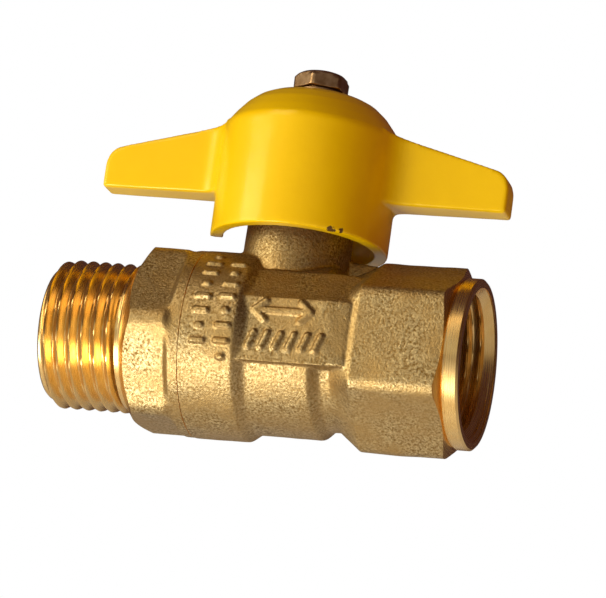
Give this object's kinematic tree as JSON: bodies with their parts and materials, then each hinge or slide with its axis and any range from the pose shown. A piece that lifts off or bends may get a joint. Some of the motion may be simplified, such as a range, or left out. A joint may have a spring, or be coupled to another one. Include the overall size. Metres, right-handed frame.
{
  "type": "ball valve",
  "caption": "Forged brass ball valve with a male threaded end, a female threaded end with wrench flats, and a butterfly handle that turns a quarter turn.",
  "frame": {"origin": "centre of the ball, where the flow axis and the stem axis cross", "axes": "+X along the pipe towards the female end, +Z along the stem towards the handle, +Y completes the frame; the stop lug is on the +Y side"},
  "size_m": [0.0624, 0.0268, 0.0538],
  "materials": {
    "forged_brass": "hot forged and shot blasted",
    "turned_brass": "turned",
    "chromed_brass": "polished chrome plate",
    "white_ptfe": "moulded and turned",
    "nitrile_rubber": "moulded",
    "yellow_coating": "gloss epoxy coat on a zinc casting",
    "plated_steel": "yellow passivated zinc plate"
  },
  "bodies": {
    "root": {"body": "forged_brass", "end_adapter": "forged_brass", "adapter_o_ring": "nitrile_rubber", "seat_ring_female_side": "white_ptfe", "seat_ring_male_side": "white_ptfe", "stem_thrust_washer": "white_ptfe", "packing_ring": "white_ptfe", "gland_nut": "turned_brass"},
    "handle_and_stem": {"handle": "yellow_coating", "stem": "turned_brass", "stem_o_ring_lower": "nitrile_rubber", "stem_o_ring_upper": "nitrile_rubber", "spring_washer": "plated_steel", "handle_screw": "plated_steel"},
    "ball": {"ball": "chromed_brass"}
  },
  "joints": [
    {"name": "handle_turn", "type": "hinge", "parent": "root", "child": "handle_and_stem", "pos_m": [0, 0, 0], "axis": [0, 0, 1], "range_deg": [-90, 0]},
    {"name": "ball_turn", "type": "hinge", "parent": "root", "child": "ball", "pos_m": [0, 0, 0], "axis": [0, 0, 1], "range_deg": [-90, 0]}
  ],
  "couplings": [
    {"joint": "ball_turn", "follows": "handle_turn", "ratio": 1}
  ]
}
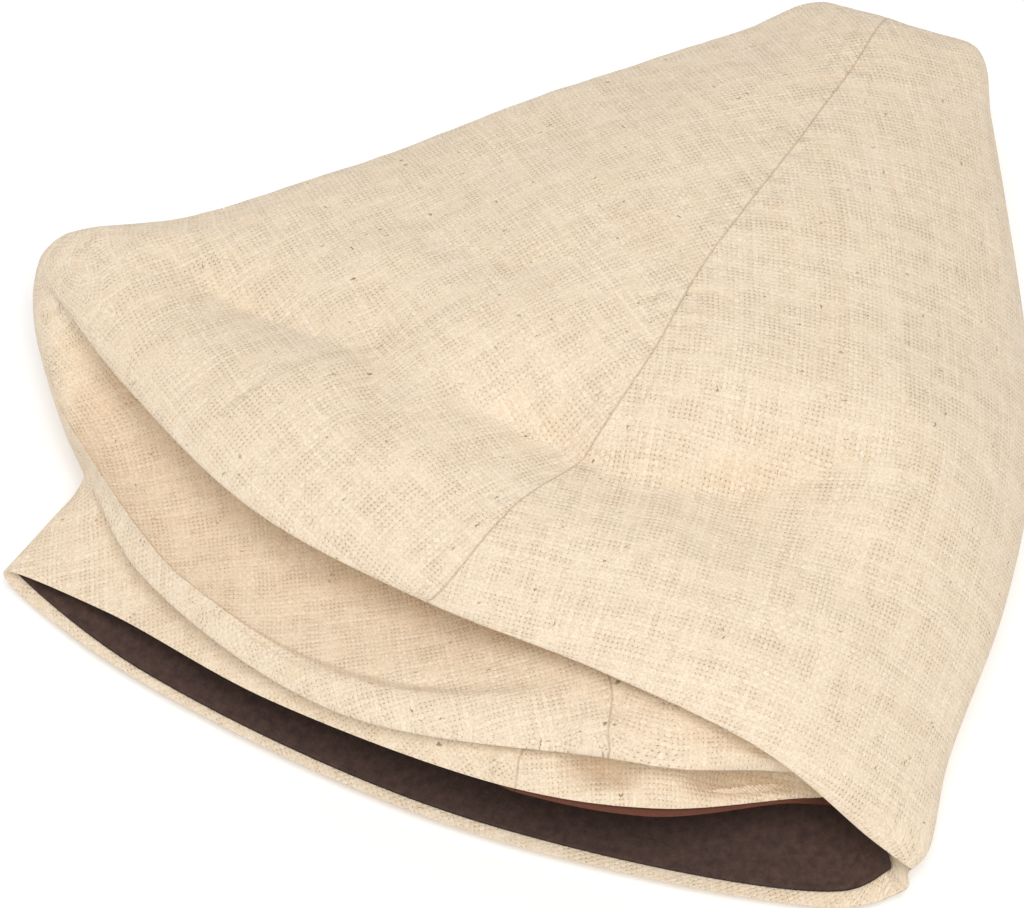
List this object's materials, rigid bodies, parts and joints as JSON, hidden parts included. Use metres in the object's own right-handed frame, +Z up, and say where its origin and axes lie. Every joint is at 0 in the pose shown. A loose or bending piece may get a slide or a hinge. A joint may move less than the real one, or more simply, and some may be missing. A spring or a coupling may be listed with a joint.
{
  "type": "soft linen flat cap",
  "caption": "Soft two-half linen flat cap with a centre seam, lying collapsed with its back folded over the open mouth and a brown sweatband inside.",
  "frame": {"origin": "on the surface that the cap lies on, under the middle of its box", "axes": "+Z up, the open mouth towards -Y, the narrow far end of the crown towards +Y"},
  "size_m": [0.2813, 0.2773, 0.0808],
  "materials": {
    "linen": "matt plain weave with slubs",
    "band_cloth": "matt brown cloth"
  },
  "bodies": {
    "root": {"crown_left": "linen", "crown_right": "linen", "sweatband": "band_cloth", "peak": "linen"}
  },
  "joints": []
}
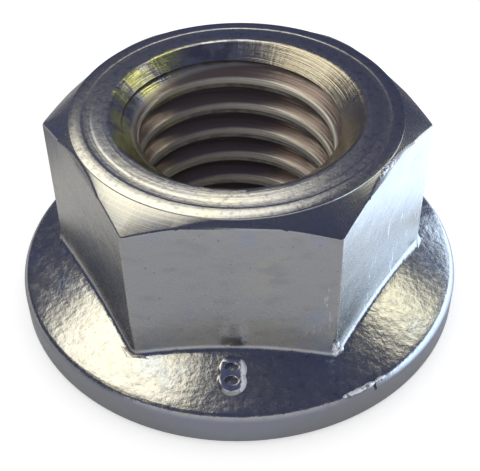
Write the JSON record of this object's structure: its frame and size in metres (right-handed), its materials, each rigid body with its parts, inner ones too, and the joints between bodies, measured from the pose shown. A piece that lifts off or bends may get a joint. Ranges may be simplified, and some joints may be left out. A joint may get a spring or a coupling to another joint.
{
  "type": "serrated hexagon flange nut",
  "caption": "Hexagon nut with a wide sloping flange under it, a through thread, a raised turned face on top and locking teeth on the bearing face.",
  "frame": {"origin": "centre of the bearing face, on the thread's axis", "axes": "+Z along the thread's axis, away from the bearing face; the hexagon's corners lie on X and two of its flats face +Y and -Y"},
  "size_m": [0.0248, 0.0248, 0.012],
  "materials": {
    "zinc_plated_steel": "bright zinc plating"
  },
  "bodies": {
    "root": {"flange_nut": "zinc_plated_steel"}
  },
  "joints": []
}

## Problem requirements
Restate each entry exactly, skipping none.

## Completed exercise
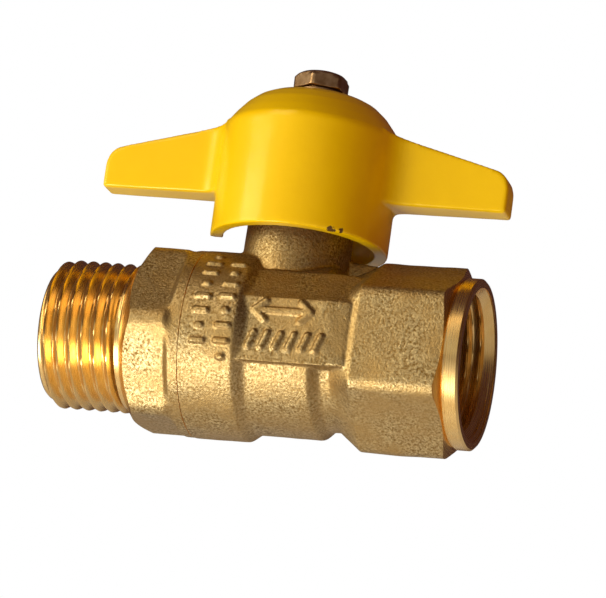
Give this object's kinematic tree as JSON: bodies with their parts and materials, then each hinge or slide with its axis and any range from the pose shown. A piece that lifts off or bends may get a joint. Some of the motion may be simplified, such as a range, or left out. A joint may have a spring, or be coupled to another one. Include the overall size. Metres, right-handed frame.
{
  "type": "ball valve",
  "caption": "Forged brass ball valve with a male threaded end, a female threaded end with wrench flats, and a butterfly handle that turns a quarter turn.",
  "frame": {"origin": "centre of the ball, where the flow axis and the stem axis cross", "axes": "+X along the pipe towards the female end, +Z along the stem towards the handle, +Y completes the frame; the stop lug is on the +Y side"},
  "size_m": [0.0624, 0.0268, 0.0538],
  "materials": {
    "forged_brass": "hot forged and shot blasted",
    "turned_brass": "turned",
    "chromed_brass": "polished chrome plate",
    "white_ptfe": "moulded and turned",
    "nitrile_rubber": "moulded",
    "yellow_coating": "gloss epoxy coat on a zinc casting",
    "plated_steel": "yellow passivated zinc plate"
  },
  "bodies": {
    "root": {"body": "forged_brass", "end_adapter": "forged_brass", "adapter_o_ring": "nitrile_rubber", "seat_ring_female_side": "white_ptfe", "seat_ring_male_side": "white_ptfe", "stem_thrust_washer": "white_ptfe", "packing_ring": "white_ptfe", "gland_nut": "turned_brass"},
    "handle_and_stem": {"handle": "yellow_coating", "stem": "turned_brass", "stem_o_ring_lower": "nitrile_rubber", "stem_o_ring_upper": "nitrile_rubber", "spring_washer": "plated_steel", "handle_screw": "plated_steel"},
    "ball": {"ball": "chromed_brass"}
  },
  "joints": [
    {"name": "handle_turn", "type": "hinge", "parent": "root", "child": "handle_and_stem", "pos_m": [0, 0, 0], "axis": [0, 0, 1], "range_deg": [-90, 0]},
    {"name": "ball_turn", "type": "hinge", "parent": "root", "child": "ball", "pos_m": [0, 0, 0], "axis": [0, 0, 1], "range_deg": [-90, 0]}
  ],
  "couplings": [
    {"joint": "ball_turn", "follows": "handle_turn", "ratio": 1}
  ]
}
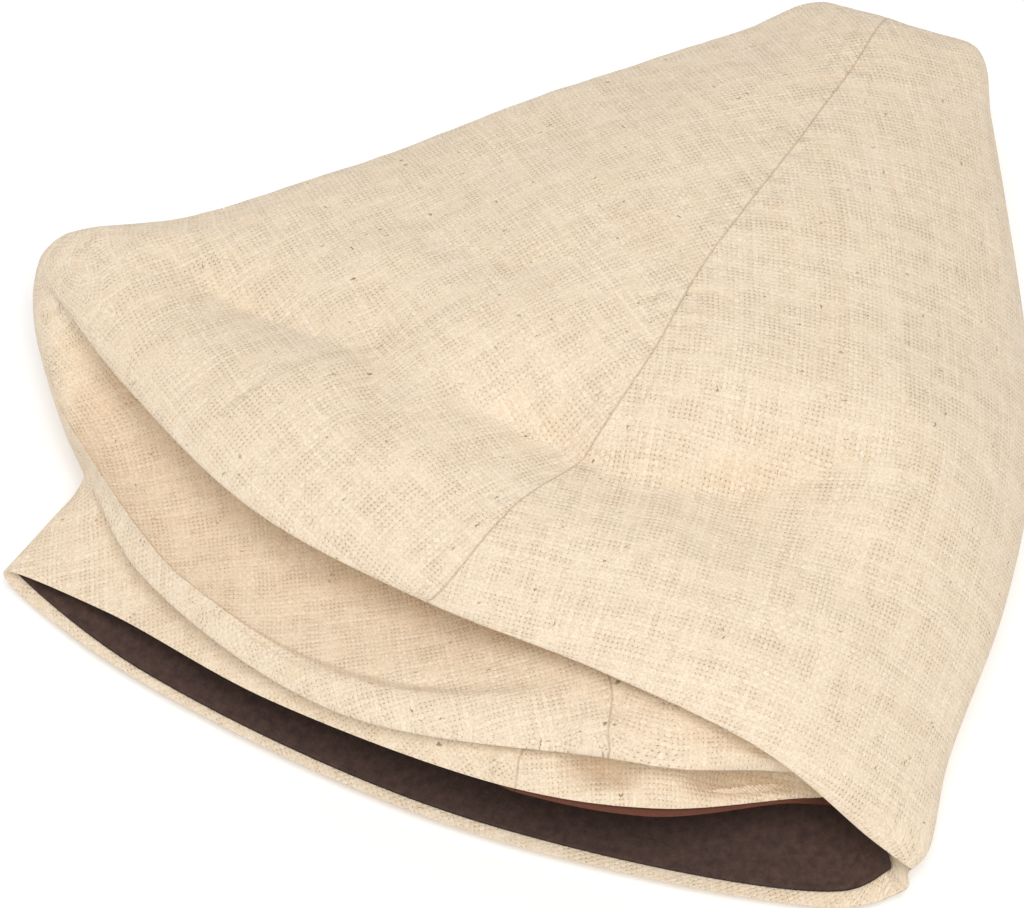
List this object's materials, rigid bodies, parts and joints as JSON, hidden parts included. Use metres in the object's own right-handed frame, +Z up, and say where its origin and axes lie. Every joint is at 0 in the pose shown. A loose or bending piece may get a slide or a hinge. A joint may move less than the real one, or more simply, and some may be missing. A spring or a coupling may be listed with a joint.
{
  "type": "soft linen flat cap",
  "caption": "Soft two-half linen flat cap with a centre seam, lying collapsed with its back folded over the open mouth and a brown sweatband inside.",
  "frame": {"origin": "on the surface that the cap lies on, under the middle of its box", "axes": "+Z up, the open mouth towards -Y, the narrow far end of the crown towards +Y"},
  "size_m": [0.2813, 0.2773, 0.0808],
  "materials": {
    "linen": "matt plain weave with slubs",
    "band_cloth": "matt brown cloth"
  },
  "bodies": {
    "root": {"crown_left": "linen", "crown_right": "linen", "sweatband": "band_cloth", "peak": "linen"}
  },
  "joints": []
}
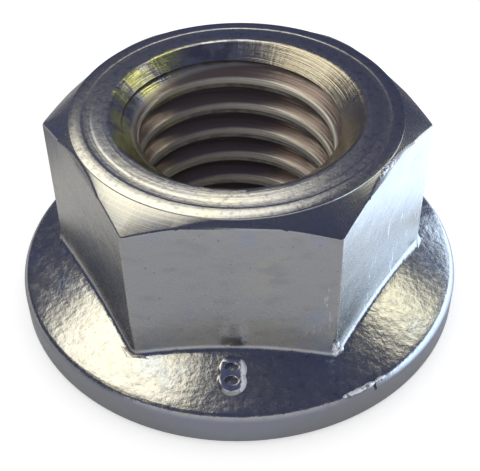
Write the JSON record of this object's structure: its frame and size in metres (right-handed), its materials, each rigid body with its parts, inner ones too, and the joints between bodies, measured from the pose shown. A piece that lifts off or bends may get a joint. Ranges may be simplified, and some joints may be left out. A joint may get a spring or a coupling to another joint.
{
  "type": "serrated hexagon flange nut",
  "caption": "Hexagon nut with a wide sloping flange under it, a through thread, a raised turned face on top and locking teeth on the bearing face.",
  "frame": {"origin": "centre of the bearing face, on the thread's axis", "axes": "+Z along the thread's axis, away from the bearing face; the hexagon's corners lie on X and two of its flats face +Y and -Y"},
  "size_m": [0.0248, 0.0248, 0.012],
  "materials": {
    "zinc_plated_steel": "bright zinc plating"
  },
  "bodies": {
    "root": {"flange_nut": "zinc_plated_steel"}
  },
  "joints": []
}